Commentary

AI created 640K jobs in two years but youth unemployment and white-collar displacement loom

Apr 6, 2026

Key Points

  • AI created 640,000 US jobs between 2023 and 2025, but LinkedIn's head of economics cautions the figure masks temporary construction work and isn't large enough to shift overall labor market direction.
  • AI-specific job postings doubled from 1.6% to 3.4% of all postings in two years, though many roles like "AI engineer" appear to be relabeled existing positions rather than genuinely new categories.
  • Goldman Sachs research shows AI could automate a quarter of all US working hours with exposure concentrated in administrative, legal, and engineering roles, yet CFO surveys report essentially no negative employment effect in 2025.

Summary

AI has created 640,000 jobs between 2023 and 2025 in the US, according to LinkedIn's analysis of job posting data, yet the labor market story is more complicated than a simple net-job narrative suggests.
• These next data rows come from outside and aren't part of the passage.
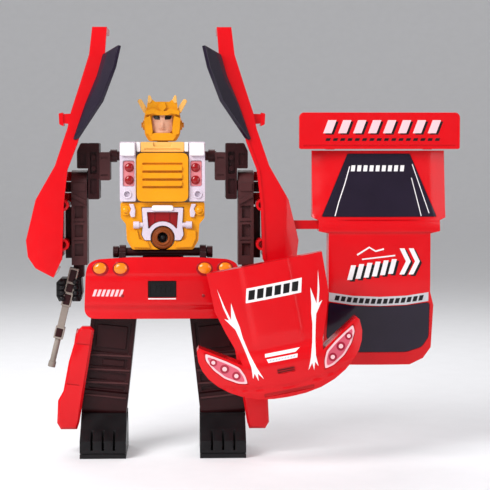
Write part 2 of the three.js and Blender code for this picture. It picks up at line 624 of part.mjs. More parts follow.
const WINDSHIELD = [[-11, 37.8], [11, 37.8], [16.6, 39.6], [19, 43.4], [18.2, 56], [-18.2, 56], [-19, 43.4],
  [-16.6, 39.6]];
const REAR_WINDOW = [[-21.4, 88.6], [21.4, 88.6], [11.6, 112], [-11.6, 112]];

function glazing(outline) {
  return frontSlab(inset(outline, GAP), -20, -4).intersect(roofBand(-0.1, 0.8));
}

function roofShell() {
  const solid = frontSlab(roofOutline(0), -20, ROOF_BASE)
    .intersect(sideSlab([...ROOF_LINE, [5, 113], [5, 33]], -26, 26));
  const inner = frontSlab(roofOutline(SKIN), -20, ROOF_BASE + 1)
    .intersect(sideSlab([...roofProfile(SKIN + 0.2), [5, 111.4], [5, 34.6]], -26, 26))
    .intersect(block(-30, 30, -20, 5, 34.6, 111.4));
  const wells = [frontSlab(WINDSHIELD, -20, -4).intersect(roofBand(-2, 1)),
    frontSlab(REAR_WINDOW, -20, -4).intersect(roofBand(-2, 1))];
  const clip = block(CLIP.tip - ROOF_X, -21.4, CLIP.front, CLIP.back, CLIP.low, CLIP.high);
  return joined(cut(solid, inner, ...wells), clip);
}

function rearWing() {
  const shape = [[-29.6, 113.6], [29.6, 113.6], [29, 127], [-29, 127]];
  const posts = [-18, 18].map((x) => block(x - 1.5, x + 1.5, -9, -4.4, 113.4, 116.4));
  return joined(frontSlab(shape, -11, -8.4, 0.7), ...posts);
}

function buildRoof() {
  const group = new THREE.Group();
  group.position.x = ROOF_X;
  group.add(mesh("roof_shell", roofShell(), RED));
  group.add(mesh("rear_wing", rearWing(), RED));
  group.add(mesh("windshield", glazing(WINDSHIELD), GLASS));
  group.add(mesh("rear_window", glazing(REAR_WINDOW), GLASS));
  toy.add(group);
}

buildTorso();
buildChest();
buildHead();
buildSkirt();
buildArms();
buildLegs();
buildHood();
buildRoof();

// The origin is the middle of the whole toy's footprint, on the floor.
toy.updateMatrixWorld(true);
const bounds = new THREE.Box3().setFromObject(toy);
toy.position.set(-(bounds.min.x + bounds.max.x) / 2, -(bounds.min.y + bounds.max.y) / 2, -bounds.min.z);

export default toy;
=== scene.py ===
from math import cos, exp, hypot, pi, radians, sin, tau

import bmesh
import bpy
from mathutils import Matrix, Vector
from mathutils.bvhtree import BVHTree


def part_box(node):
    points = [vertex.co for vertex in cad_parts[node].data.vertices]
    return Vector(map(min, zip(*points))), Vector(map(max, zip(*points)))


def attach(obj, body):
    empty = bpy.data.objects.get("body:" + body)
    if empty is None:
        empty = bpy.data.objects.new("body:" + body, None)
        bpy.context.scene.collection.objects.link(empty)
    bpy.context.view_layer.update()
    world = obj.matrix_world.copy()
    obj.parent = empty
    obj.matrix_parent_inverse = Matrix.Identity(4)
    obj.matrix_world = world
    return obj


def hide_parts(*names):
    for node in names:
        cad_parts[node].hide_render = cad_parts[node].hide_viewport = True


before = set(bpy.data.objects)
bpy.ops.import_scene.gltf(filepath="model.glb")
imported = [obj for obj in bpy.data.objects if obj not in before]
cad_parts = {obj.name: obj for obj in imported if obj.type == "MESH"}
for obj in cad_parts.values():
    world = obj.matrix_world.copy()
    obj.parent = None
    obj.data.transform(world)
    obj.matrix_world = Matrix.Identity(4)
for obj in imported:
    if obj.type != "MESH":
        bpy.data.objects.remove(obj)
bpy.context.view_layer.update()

# ---- the toy's own frame
# Shapes are drawn in millimetres about the robot's centre line, with Z up from the floor,
# the robot facing -Y and its left hand on +X.
MM = 0.001
torso_low, torso_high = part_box("torso_shell")
ORIGIN = Vector(((torso_low.x + torso_high.x) / 2, torso_high.y - 11 * MM, 0.0))
TO_WORLD = Matrix.Translation(ORIGIN) @ Matrix.Scale(MM, 4)

SIDES = (("left", 1), ("right", -1))


# ---- materials
def node_material(name):
    material = bpy.data.materials.new(name)
    material.use_nodes = True
    nodes = material.node_tree.nodes
    return material, nodes, material.node_tree.links, nodes["Principled BSDF"]


def set_inputs(node, values):
    for name, value in values.items():
        node.inputs[name].default_value = value


def noise(nodes, links, scale, detail=3.0):
    place = nodes.new("ShaderNodeTexCoord")
    texture = nodes.new("ShaderNodeTexNoise")
    set_inputs(texture, {"Scale": scale, "Detail": detail})
    links.new(place.outputs["Object"], texture.inputs["Vector"])
    return texture.outputs["Fac"]


def between(nodes, links, factor, low, high):
    """A colour or number that runs from low to high as factor crosses its middle third."""
    ramp = nodes.new("ShaderNodeValToRGB")
    for stop, place, colour in zip(ramp.color_ramp.elements, (0.35, 0.65), (low, high)):
        stop.position = place
        stop.color = (*colour, 1.0)
    links.new(factor, ramp.inputs["Fac"])
    return ramp.outputs["Color"]


def shade(colour, amount):
    return tuple(min(1.0, channel * amount) for channel in colour)


def moulded_plastic(name, colour, rough, mottle=0.06, peel=0.05, coat=0.0, grain=1400.0):
    """Injection-moulded plastic: slight flow mottling, uneven gloss and a fine orange peel."""
    material, nodes, links, shader = node_material(name)
    flow = noise(nodes, links, 90.0, 4.0)
    links.new(between(nodes, links, flow, shade(colour, 1 - mottle), shade(colour, 1 + mottle)),
              shader.inputs["Base Color"])
    haze = noise(nodes, links, 260.0, 5.0)
    low, high = max(rough - 0.05, 0.02), rough + 0.07
    links.new(between(nodes, links, haze, (low,) * 3, (high,) * 3), shader.inputs["Roughness"])
    bump = nodes.new("ShaderNodeBump")
    set_inputs(bump, {"Strength": peel, "Distance": 0.0002})
    links.new(noise(nodes, links, grain, 2.0), bump.inputs["Height"])
    links.new(bump.outputs["Normal"], shader.inputs["Normal"])
    set_inputs(shader, {"Specular IOR Level": 0.2, "Coat Weight": coat, "Coat Roughness": 0.08})
    return material


def brushed_metal(name, colour, rough):
    material, nodes, links, shader = node_material(name)
    shader.inputs["Metallic"].default_value = 1.0
    stretch = nodes.new("ShaderNodeMapping")
    stretch.inputs["Scale"].default_value = (1.0, 1.0, 30.0)
    place = nodes.new("ShaderNodeTexCoord")
    links.new(place.outputs["Object"], stretch.inputs["Vector"])
    texture = nodes.new("ShaderNodeTexNoise")
    texture.inputs["Scale"].default_value = 300.0
    links.new(stretch.outputs["Vector"], texture.inputs["Vector"])
    links.new(between(nodes, links, texture.outputs["Fac"], shade(colour, 0.85), colour),
              shader.inputs["Base Color"])
    links.new(between(nodes, links, texture.outputs["Fac"], (rough,) * 3, (rough + 0.15,) * 3),
              shader.inputs["Roughness"])
    return material


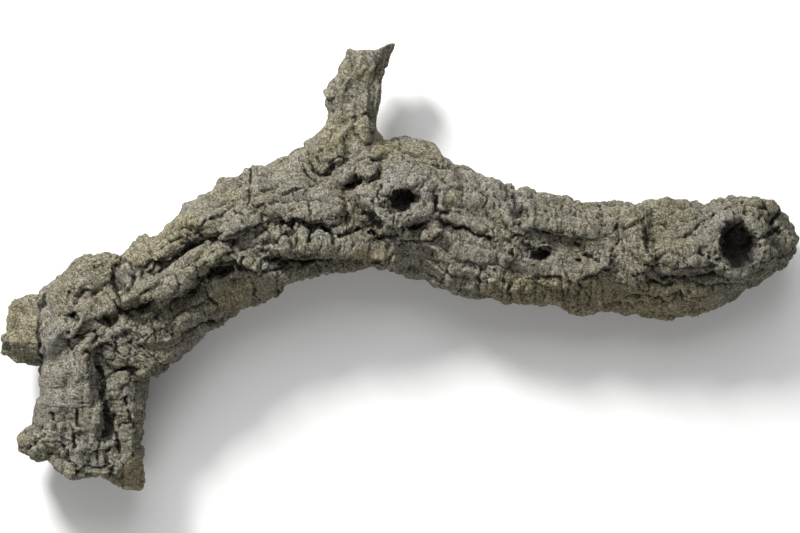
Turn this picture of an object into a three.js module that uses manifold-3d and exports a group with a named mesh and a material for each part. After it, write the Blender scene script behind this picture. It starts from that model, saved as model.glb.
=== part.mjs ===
// A branch of a cork oak, broken off at its foot and lying on a table.
// Millimetres, +Z up. The origin is on the table, under the middle of the branch.
// +X runs along the branch to its closed end, and +Y is the side where the upright stub grows.

import * as THREE from 'three';
import { mergeVertices } from 'three/addons/utils/BufferGeometryUtils.js';
import { ImprovedNoise } from 'three/addons/math/ImprovedNoise.js';
import Module from 'manifold-3d';

const wasm = await Module();
wasm.setup();

// Driving dimensions
const FORK_GAP = 0.3;
const BARK_WALL = 13;
const HOLLOW_DEPTH = 84;
const TABLE_EDGE = 420;
const CLEAR_ABOVE = 150;
const CLEAR_BELOW = -30;

// Size of the facets, along a limb and round it
const RING_STEP = 10.6;
const SIDE_STEP = 9.8;

// Stations of the main limb, from inside the elbow over the arch and the crown to the closed end.
// Each has a place on the centre line, the half width over the table and the half thickness.
// The centre line is low enough under the crown and near the end for the bark to rest there.
const MAIN_LIMB = [
  { at: [-252, -50, 52], wide: 44, thick: 44 },
  { at: [-214, -33, 54], wide: 49, thick: 46 },
  { at: [-185, -12, 56], wide: 48, thick: 46 },
  { at: [-149, 11, 57], wide: 50, thick: 46 },
  { at: [-114, 29, 56], wide: 51, thick: 45 },
  { at: [-75, 41, 54], wide: 51, thick: 46 },
  { at: [-40, 46, 51], wide: 52, thick: 47 },
  { at: [0, 49, 49], wide: 54, thick: 47 },
  { at: [39, 34, 50], wide: 51, thick: 47 },
  { at: [86, 18, 50], wide: 49, thick: 45 },
  { at: [128, 12, 49], wide: 46, thick: 43 },
  { at: [171, 7, 48], wide: 45, thick: 43 },
  { at: [213, 7, 46], wide: 47, thick: 44 },
  { at: [256, 8, 44], wide: 46, thick: 46 },
  { at: [290, 18, 44], wide: 39, thick: 42 },
  { at: [315, 25, 45], wide: 30, thick: 33 },
  { at: [331, 26, 45], wide: 19, thick: 22 },
  { at: [338, 26, 45], wide: 9, thick: 11 },
];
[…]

The headline number includes new white-collar positions like head of AI and AI engineer, but doesn't capture the temporary construction jobs tied to building data centers—a category that could dwarf permanent roles if the infrastructure buildout continues at scale. LinkedIn's head of economics, Corey Cantanga, cautions that 640,000 jobs aren't enough to meaningfully shift the overall labor market direction.

AI-specific role growth has been steep. In 2023, AI-related jobs accounted for 1.6% of all postings. By 2025, that had more than doubled to 3.4%. The title "AI engineer" in particular appears to be repurposing existing engineering hiring—companies relabeling roles to signal greenfield, flexible work rather than creating genuinely new categories. "Head of AI" positions tell a similar story: companies created 225,000 such roles in three years, though filling them requires experience that didn't exist in the AI labor market a decade ago.

The white-collar displacement risk is real but hard to measure. Goldman Sachs research suggests AI could automate tasks accounting for a quarter of all US working hours, with exposure concentrated in administrative support, legal work, and architecture and engineering. Yet a survey of 750 CFOs found AI had "essentially no negative employment effect" in 2025, and analysts acknowledge it remains difficult to separate genuine AI-driven cuts from layoffs driven by financial or operational pressures.

The broader tension: job growth in AI roles coexists with anxiety about displacement, geopolitical stress (war, oil prices pushing inflation), and the possibility that rates stay high long enough to create unemployment elsewhere. OpenAI recently released a research paper on the social contract and redistribution in the age of AGI, suggesting the industry recognizes the risk even if the near-term labor data remains mixed.